◆ Instruction:
Below this line is the material. Write out only its lines from the one containing "obj.location.y -= middle[1]" through the one containing "ORIGIN = (0.0, 0.0)", both kept, exactly.

◆ Collected data:
-- begin --
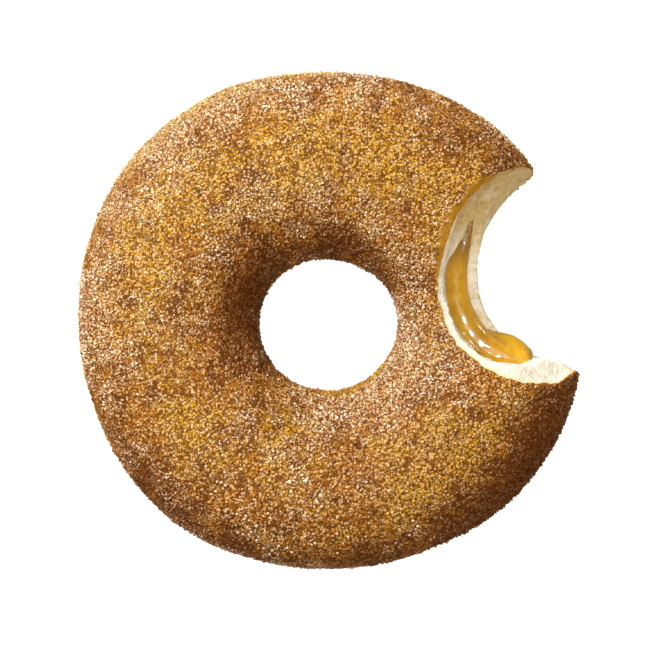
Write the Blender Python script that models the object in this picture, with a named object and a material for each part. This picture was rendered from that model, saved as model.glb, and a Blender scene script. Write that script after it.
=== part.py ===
"""A filled ring doughnut with one bite taken out of its side.

Run it with blender --background --python part.py, or from Blender's text editor. Metres, +Z up. The doughnut
lies on its underside on Z = 0, with the origin under the middle of its outline. The bite opens towards +X.

dough    the fried ring, solid but for the tunnel that its filling lies in, which opens in the bite
filling  the ring of filling in that tunnel, with the roll and the drop that are squeezed out at the bite
"""

import math

import bmesh
import bpy
from mathutils import Vector

# Ring
OUTER_RADIUS = 0.0480
HOLE_RADIUS = 0.0125
HOLE_SHIFT = Vector((-0.0004, -0.0009))
HEIGHT = 0.0300
SECTION_POWER = 2.25  # 2 is an ellipse, and more is squarer
SOLE_SINK = 0.0006  # how much of the rounded underside is pressed flat

# Filling
TUNNEL_RADIUS = 0.0276  # of the line that the filling follows round the ring
TUNNEL_SWAY = 0.0024  # how far that line wanders in and out
TUNNEL_HALF_WIDTH = 0.0066
TUNNEL_SWELL = 0.0026  # how much wider it is where that line is furthest out
TUNNEL_WIDEST_Z = 0.0122
TUNNEL_RISE = 0.0079  # above its widest height, where it is wide
TUNNEL_LEAST_RISE = 0.0016  # the same, where it is narrow
TUNNEL_FLAT_LOBE = -0.85  # the lobe's cosine up to which it stays that low
TUNNEL_FULL_LOBE = 0.2  # and from which it has its full height
TUNNEL_DEPTH = 0.0023  # below its widest height, so that the filling has pooled
TUNNEL_LOBES = 3  # the filling was pumped in at this many points
TUNNEL_LOBE_ANGLE = -12.0
FILLING_GAP = 0.0003  # all round, between the filling and the dough

# Bite, as a closed curve round BITE_CENTRE, wider at the crust on top than at the underside
BITE_CENTRE = Vector((0.0460, 0.0085))
BITE_TOP_RADIUS = 0.0224
BITE_FOOT_RADIUS = 0.0181
BITE_SLOPE_LOW = 0.003  # the wall leans between these two heights, and is upright beyond them
BITE_SLOPE_HIGH = 0.024
BITE_REACH = 0.006  # how far the cutter passes the dough above and below
FILLING_SUNK = 0.0009  # how far the filling's bitten face lies behind the dough's

# Roll of filling that bulges out of the bite, as its angle round BITE_CENTRE, from -X towards +Y, and its
# distance and radius there
ROLL = (
    (25, 0.0214, 0.0005),
    (2, 0.0223, 0.0020),
    (-17, 0.0223, 0.0024),
    (-36, 0.0212, 0.0026),
    (-57, 0.0185, 0.0018),
)
ROLL_Z = 0.0120

# Drop of filling on the lower end of the bite
DROP_ANGLE = -52.0  # round BITE_CENTRE, from -X towards +Y
DROP_DISTANCE = 0.0185
DROP_HALF_SIZES = Vector((0.0034, 0.0045, 0.0048))  # towards the bite, along its wall, up
DROP_MIDDLE_Z = 0.0122

# Unevenness, as waves round a circle: (how many, share of the radius, degrees of the first crest)
OUTER_WAVES = ((2, 0.0093, -14), (3, 0.0042, -2), (4, 0.0092, -42))
HOLE_WAVES = ((2, 0.035, 7), (3, 0.006, 10))
CROWN_WAVES = ((1, 0.012, 150), (2, 0.010, 60), (3, 0.008, 20))
BITE_TOP_WAVES = ((1, 0.108, -10), (2, 0.063, -4), (3, 0.023, 18), (4, 0.039, -31))
BITE_FOOT_WAVES = ((1, 0.043, 87), (2, 0.026, 56), (3, 0.025, -30))

# Facets
RING_STEPS = 80
SECTION_STEPS = 28
TUNNEL_STEPS = 64
TUNNEL_SECTION_STEPS = 14
BITE_STEPS = 72
BITE_LEVELS = 14
ROLL_STEPS = 20
ROLL_SIDES = 14
DROP_SEGMENTS = 20
DROP_RINGS = 12
SHARP_ANGLE = 40.0  # edges that turn by more than this are shaded sharp

# Looks
CRUST_BROWN = (0.46, 0.22, 0.06, 1)
CRUST_ROUGHNESS = 0.8
FILLING_AMBER = (0.62, 0.27, 0.01, 1)
FILLING_ROUGHNESS = 0.15


def clear_scene():
    """Removes every object of the startup scene."""
    for obj in list(bpy.data.objects):
        bpy.data.objects.remove(obj)


def make_material(name, colour, roughness):
    """A Principled material of one colour."""
    material = bpy.data.materials.new(name)
    material.use_nodes = True
    shader = material.node_tree.nodes["Principled BSDF"]
    shader.inputs["Base Color"].default_value = colour
    shader.inputs["Roughness"].default_value = roughness
    shader.inputs["Metallic"].default_value = 0
    return material


def around(waves, angle):
    """The factor by which a radius differs from its mean at an angle in radians."""
    return 1 + sum(share * math.cos(count * (angle - math.radians(crest))) for count, share, crest in waves)


def smooth_share(value, low, high):
    """0 below low and 1 above high, with a smooth S between them."""
    share = min(max((value - low) / (high - low), 0), 1)
    return share * share * (3 - 2 * share)


def signed_power(value, power):
    """value raised to a power, keeping its sign."""
    return math.copysign(abs(value) ** power, value)


def turn(angle):
    """The unit vector at an angle from +X, in plan."""
    return Vector((math.cos(angle), math.sin(angle)))


def dough_point(angle, lean):
    """A point of the ring's skin, at an angle round the ring and another round its section."""
    way = turn(angle)
    outer = OUTER_RADIUS * around(OUTER_WAVES, angle)
    inner = HOLE_RADIUS * around(HOLE_WAVES, angle) + HOLE_SHIFT.dot(way)
    across = signed_power(math.cos(lean), 2 / SECTION_POWER)
    up = signed_power(math.sin(lean), 2 / SECTION_POWER)
    radius = (outer + inner) / 2 + (outer - inner) / 2 * across
    middle = HEIGHT / 2
    if up > 0:
        z = middle + middle * around(CROWN_WAVES, angle) * up
    else:
        z = max(middle + (middle + SOLE_SINK) * up, 0)
    return Vector((*(way * radius), z))


def tunnel_point(angle, lean, grow=0.0):
    """A point of the filling's surface, moved outwards by grow."""
    lobes = math.cos(TUNNEL_LOBES * (angle - math.radians(TUNNEL_LOBE_ANGLE)))
    half_width = TUNNEL_HALF_WIDTH + TUNNEL_SWELL * lobes + grow
    taller = (TUNNEL_RISE - TUNNEL_LEAST_RISE) * smooth_share(lobes, TUNNEL_FLAT_LOBE, TUNNEL_FULL_LOBE)
    half_height = (TUNNEL_LEAST_RISE + taller if math.sin(lean) > 0 else TUNNEL_DEPTH) + grow
    radius = TUNNEL_RADIUS + TUNNEL_SWAY * lobes + half_width * math.cos(lean)
    return Vector((*(turn(angle) * radius), TUNNEL_WIDEST_Z + half_height * math.sin(lean)))


def bite_radius(angle, z):
    """How far the bite's wall is from BITE_CENTRE, at an angle from -X towards +Y and a height."""
    foot = BITE_FOOT_RADIUS * around(BITE_FOOT_WAVES, angle)
    top = BITE_TOP_RADIUS * around(BITE_TOP_WAVES, angle)
    return foot + (top - foot) * smooth_share(z, BITE_SLOPE_LOW, BITE_SLOPE_HIGH)


def bite_way(angle):
    """The unit vector from BITE_CENTRE at an angle from -X towards +Y, in plan."""
    return Vector((-math.cos(angle), math.sin(angle)))


def join_loops(mesh, loops, closed):
    """Skins equally long point loops with quads, and joins the last to the first if closed, or caps both."""
    rows = [[mesh.verts.new(point) for point in loop] for loop in loops]
    count = len(rows[0])
    for i in range(len(rows) if closed else len(rows) - 1):
        row, after = rows[i], rows[(i + 1) % len(rows)]
        for j in range(count):
            k = (j + 1) % count
            mesh.faces.new((row[j], after[j], after[k], row[k]))
    if not closed:
        mesh.faces.new(rows[0])
        mesh.faces.new(reversed(rows[-1]))


def object_from_loops(name, loops, closed):
    """An object skinned over point loops, with its faces pointing outwards."""
    mesh = bmesh.new()
    join_loops(mesh, loops, closed)
    bmesh.ops.recalc_face_normals(mesh, faces=mesh.faces)
    data = bpy.data.meshes.new(name)
    mesh.to_mesh(data)
    mesh.free()
    obj = bpy.data.objects.new(name, data)
    bpy.context.scene.collection.objects.link(obj)
    return obj


def ring_object(name, point_at, ring_steps, section_steps):
    """A closed ring whose surface point_at gives at an angle round the ring and one round the section."""
    loops = [
        [
            point_at(math.tau * i / ring_steps, math.tau * j / section_steps)
            for j in range(section_steps)
        ]
        for i in range(ring_steps)
    ]
    return object_from_loops(name, loops, closed=True)


def bite_cutter(name, deeper=0.0):
    """The space that the bite took, deeper into the dough by a distance."""
    low, high = -BITE_REACH, HEIGHT + BITE_REACH
    loops = []
    for i in range(BITE_LEVELS + 1):
        z = low + (high - low) * i / BITE_LEVELS
        loop = []
        for j in range(BITE_STEPS):
            angle = math.tau * j / BITE_STEPS
            place = BITE_CENTRE + bite_way(angle) * (bite_radius(angle, z) + deeper)
            loop.append(Vector((*place, z)))
        loops.append(loop)
    return as_helper(object_from_loops(name, loops, closed=False))


def as_helper(obj):
    """Marks an object as a tool that shapes others, which is no part of the model."""
    obj.hide_render = True
    obj.display_type = "WIRE"
    return obj


def use_boolean(obj, helper, operation):
    """Adds a Boolean modifier that takes helper from obj, or joins it."""
    modifier = obj.modifiers.new(f"{operation.title()} {helper.name}", "BOOLEAN")
    modifier.operation = operation
    modifier.solver = "EXACT"
    modifier.object = helper


def roll_at(angle):
    """How far the roll's middle is from BITE_CENTRE and its radius, at an angle in degrees."""
    for (first, *start), (last, *end) in zip(ROLL, ROLL[1:]):
        if angle >= last:
            share = smooth_share(angle, first, last)
            return [a + (b - a) * share for a, b in zip(start, end)]
    return end


def make_roll(name, grow=0.0):
    """The roll of filling along the bite, which tapers to its upper end, grown all round, as a helper."""
    loops = []
    for i in range(ROLL_STEPS + 1):
        angle = ROLL[0][0] + (ROLL[-1][0] - ROLL[0][0]) * i / ROLL_STEPS
        distance, radius = roll_at(angle)
        end = {0: grow, ROLL_STEPS: -grow}.get(i, 0)
        way = bite_way(math.radians(angle) + end / distance)
        loop = []
        for j in range(ROLL_SIDES):
            side = math.tau * j / ROLL_SIDES
            place = BITE_CENTRE + way * (distance + (radius + grow) * math.cos(side))
            loop.append(Vector((*place, ROLL_Z + (radius + grow) * math.sin(side))))
        loops.append(loop)
    return as_helper(object_from_loops(name, loops, closed=False))


def make_drop(name, grow=0.0):
    """The rounded drop of filling that hangs out of the bite, grown all round, as a helper."""
    mesh = bmesh.new()
    bmesh.ops.create_uvsphere(mesh, u_segments=DROP_SEGMENTS, v_segments=DROP_RINGS, radius=1)
    data = bpy.data.meshes.new(name)
    mesh.to_mesh(data)
    mesh.free()
    drop = bpy.data.objects.new(name, data)
    bpy.context.scene.collection.objects.link(drop)
    angle = math.radians(DROP_ANGLE)
    place = BITE_CENTRE + bite_way(angle) * DROP_DISTANCE
    drop.location = (*place, DROP_MIDDLE_Z)
    drop.rotation_euler.z = math.pi - angle
    drop.scale = DROP_HALF_SIZES + Vector((grow, grow, grow))
    return as_helper(drop)


def make_dough():
    """The ring, less the bite, the filling's tunnel and the places of its roll and drop."""
    dough = ring_object("dough", dough_point, RING_STEPS, SECTION_STEPS)
    tunnel = ring_object(
        "tunnel",
        lambda angle, lean: tunnel_point(angle, lean, FILLING_GAP),
        TUNNEL_STEPS,
        TUNNEL_SECTION_STEPS,
    )
    places = (make_roll("roll_place", FILLING_GAP), make_drop("drop_place", FILLING_GAP))
    for helper in (bite_cutter("bite"), as_helper(tunnel), *places):
        use_boolean(dough, helper, "DIFFERENCE")
    dough.data.materials.append(make_material("dough_crust", CRUST_BROWN, CRUST_ROUGHNESS))
    return dough


def make_filling():
    """The ring of filling, less the bite, with its roll and drop."""
    filling = ring_object("filling", tunnel_point, TUNNEL_STEPS, TUNNEL_SECTION_STEPS)
    use_boolean(filling, bite_cutter("bite_through_filling", FILLING_SUNK), "DIFFERENCE")
    for helper in (make_drop("drop"), make_roll("roll")):
        use_boolean(filling, helper, "UNION")
    filling.data.materials.append(make_material("filling_gel", FILLING_AMBER, FILLING_ROUGHNESS))
    return filling


def shade(obj):
    """Shades a piece smooth, but for its real edges."""
    obj.data.shade_smooth()
    obj.data.set_sharp_from_angle(angle=math.radians(SHARP_ANGLE))


def stand_over_origin(pieces):
    """Moves everything in plan so that the origin lies under the middle of the dough's outline."""
    bpy.context.view_layer.update()
    graph = bpy.context.evaluated_depsgraph_get()
    corners = [Vector(corner) for corner in pieces[0].evaluated_get(graph).bound_box]
    middle = [(min(c[k] for c in corners) + max(c[k] for c in corners)) / 2 for k in range(2)]
    for obj in bpy.data.objects:
        obj.location.x -= middle[0]
        obj.location.y -= middle[1]


def main():
    """Builds the doughnut."""
    clear_scene()
    pieces = [make_dough(), make_filling()]
    for piece in pieces:
        shade(piece)
    stand_over_origin(pieces)


main()
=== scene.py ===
"""Looks of a filled ring doughnut with one bite out of its side.

The doughnut lies on its underside. Its fried skin is coated with sugar and cinnamon. The bite shows the
pale crumb under a thin crust. The ring of fruit filling lies in the crumb and swells out of the bite.
"""

from __future__ import annotations

import logging
import math
from collections.abc import Callable, Sequence
from dataclasses import dataclass, field
from enum import Enum
from typing import ClassVar

import bpy
import numpy as np
import openvdb
from mathutils.bvhtree import BVHTree
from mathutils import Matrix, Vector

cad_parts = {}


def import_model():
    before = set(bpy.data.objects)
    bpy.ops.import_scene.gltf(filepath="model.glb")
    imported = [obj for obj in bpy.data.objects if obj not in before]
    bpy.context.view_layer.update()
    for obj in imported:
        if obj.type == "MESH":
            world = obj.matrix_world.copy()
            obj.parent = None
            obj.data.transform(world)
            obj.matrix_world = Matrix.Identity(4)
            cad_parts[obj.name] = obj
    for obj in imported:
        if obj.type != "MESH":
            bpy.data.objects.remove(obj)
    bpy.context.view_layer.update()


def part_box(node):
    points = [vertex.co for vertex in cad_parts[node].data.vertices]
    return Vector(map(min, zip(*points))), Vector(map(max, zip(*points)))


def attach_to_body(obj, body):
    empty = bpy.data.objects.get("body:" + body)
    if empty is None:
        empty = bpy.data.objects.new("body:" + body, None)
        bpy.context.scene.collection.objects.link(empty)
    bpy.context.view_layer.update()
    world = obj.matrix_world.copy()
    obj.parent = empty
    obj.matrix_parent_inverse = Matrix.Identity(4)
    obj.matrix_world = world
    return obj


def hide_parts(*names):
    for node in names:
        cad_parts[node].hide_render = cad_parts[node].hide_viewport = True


LOG = logging.getLogger("doughnut")
MM = 0.001
ORIGIN = (0.0, 0.0)


# --------------------------------------------------------------------------------------------------
# Unevenness


@dataclass(frozen=True)
class Wave:
    """A wave round a circle: its crests' number, their height as a share of the radius, and one's angle."""

    count: int
    share: float
    crest: float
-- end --
◆ Response to the task:
        obj.location.y -= middle[1]


def main():
    """Builds the doughnut."""
    clear_scene()
    pieces = [make_dough(), make_filling()]
    for piece in pieces:
        shade(piece)
    stand_over_origin(pieces)


main()
=== scene.py ===
"""Looks of a filled ring doughnut with one bite out of its side.

The doughnut lies on its underside. Its fried skin is coated with sugar and cinnamon. The bite shows the
pale crumb under a thin crust. The ring of fruit filling lies in the crumb and swells out of the bite.
"""

from __future__ import annotations

import logging
import math
from collections.abc import Callable, Sequence
from dataclasses import dataclass, field
from enum import Enum
from typing import ClassVar

import bpy
import numpy as np
import openvdb
from mathutils.bvhtree import BVHTree
from mathutils import Matrix, Vector

cad_parts = {}


def import_model():
    before = set(bpy.data.objects)
    bpy.ops.import_scene.gltf(filepath="model.glb")
    imported = [obj for obj in bpy.data.objects if obj not in before]
    bpy.context.view_layer.update()
    for obj in imported:
        if obj.type == "MESH":
            world = obj.matrix_world.copy()
            obj.parent = None
            obj.data.transform(world)
            obj.matrix_world = Matrix.Identity(4)
            cad_parts[obj.name] = obj
    for obj in imported:
        if obj.type != "MESH":
            bpy.data.objects.remove(obj)
    bpy.context.view_layer.update()


def part_box(node):
    points = [vertex.co for vertex in cad_parts[node].data.vertices]
    return Vector(map(min, zip(*points))), Vector(map(max, zip(*points)))


def attach_to_body(obj, body):
    empty = bpy.data.objects.get("body:" + body)
    if empty is None:
        empty = bpy.data.objects.new("body:" + body, None)
        bpy.context.scene.collection.objects.link(empty)
    bpy.context.view_layer.update()
    world = obj.matrix_world.copy()
    obj.parent = empty
    obj.matrix_parent_inverse = Matrix.Identity(4)
    obj.matrix_world = world
    return obj


def hide_parts(*names):
    for node in names:
        cad_parts[node].hide_render = cad_parts[node].hide_viewport = True


LOG = logging.getLogger("doughnut")
MM = 0.001
ORIGIN = (0.0, 0.0)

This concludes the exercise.